Excluding the $US650 five year bond issue - which carries an effective 11 per cent interest rate in Australian terms - Wesfarmers' cost of debt is now around 8.5 per cent, Mr Tilbrook said.
Close to $12 billion in debt was used in the $20 billion takeover of the Coles empire.
Wesfarmers' cost of equity was around 12 per cent but the $2.5 billion offering will reduce its debt-to-equity gearing from around 70 per cent to the "high 40s", Mr Tilbrook said.
"If we were refinancing a major proportion into offshore markets then we would have faced a significant increase in interest margins," he added.
Global ratings agency Standard & Poor's today reaffirmed Wesfarmers' BBB-plus long term and A-2 short term ratings but said its rating outlook remained negative.
"This is because a steady and sustained improvement in Wesfarmers' credit metrics is critically dependent on the success of the Coles transformation and overall performance of the retail businesses as well as the pace of further debt reduction," it said.
Wesfarmers shares not due to begin trading again until next Monday, but there were early signs today that investors will support the equity raising.
"On the face of it, it looks like a sensible offering," Argo Investments Ltd chief executive Rob Patterson said.
"It's fully underwritten and it seems like it might answer the questions relating to the debt.
"I think the issue will be well-supported."
Mr Goyder also said earnings from Wesfarmers' resources division were expected to increase substantially in fiscal 2009, due to the increase in market prices for export coal currently being negotiated.

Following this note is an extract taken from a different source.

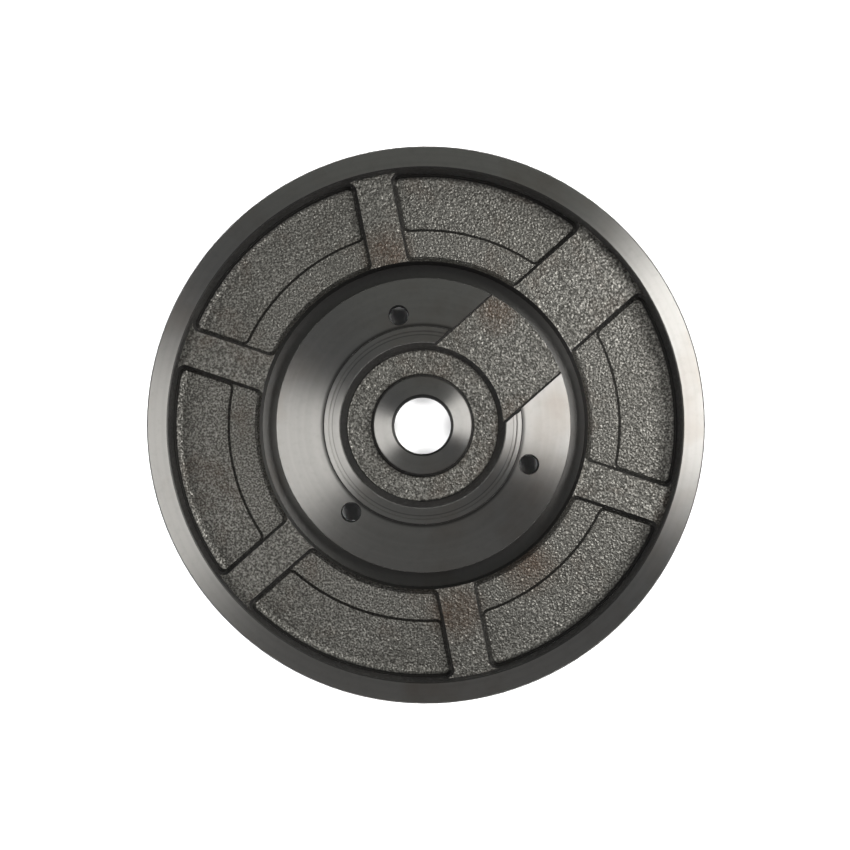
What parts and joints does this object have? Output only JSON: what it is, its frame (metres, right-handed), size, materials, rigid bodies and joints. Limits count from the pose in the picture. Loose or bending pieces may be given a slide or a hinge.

"The remainder of our businesses are performing in line with our expectations," he said.
Wesfarmers confirmed its guidance for dividend payouts of at least $2 a share in 2007/08 and 2008/09.
New shares issued under the entitlement offer will be entitled to the 2007/08 final dividend, expected to be at least $1.35 per share.
Wesfarmers today also said it had secured commitments to renew a $1 billion facility, comprising one to three year debt, for working capital, at an average margin of less than 100 basis points.
The institutional bookbuild for the entitlement offer opens on Wednesday.
The retail offer opens on Monday, April 28 and closes on May 20.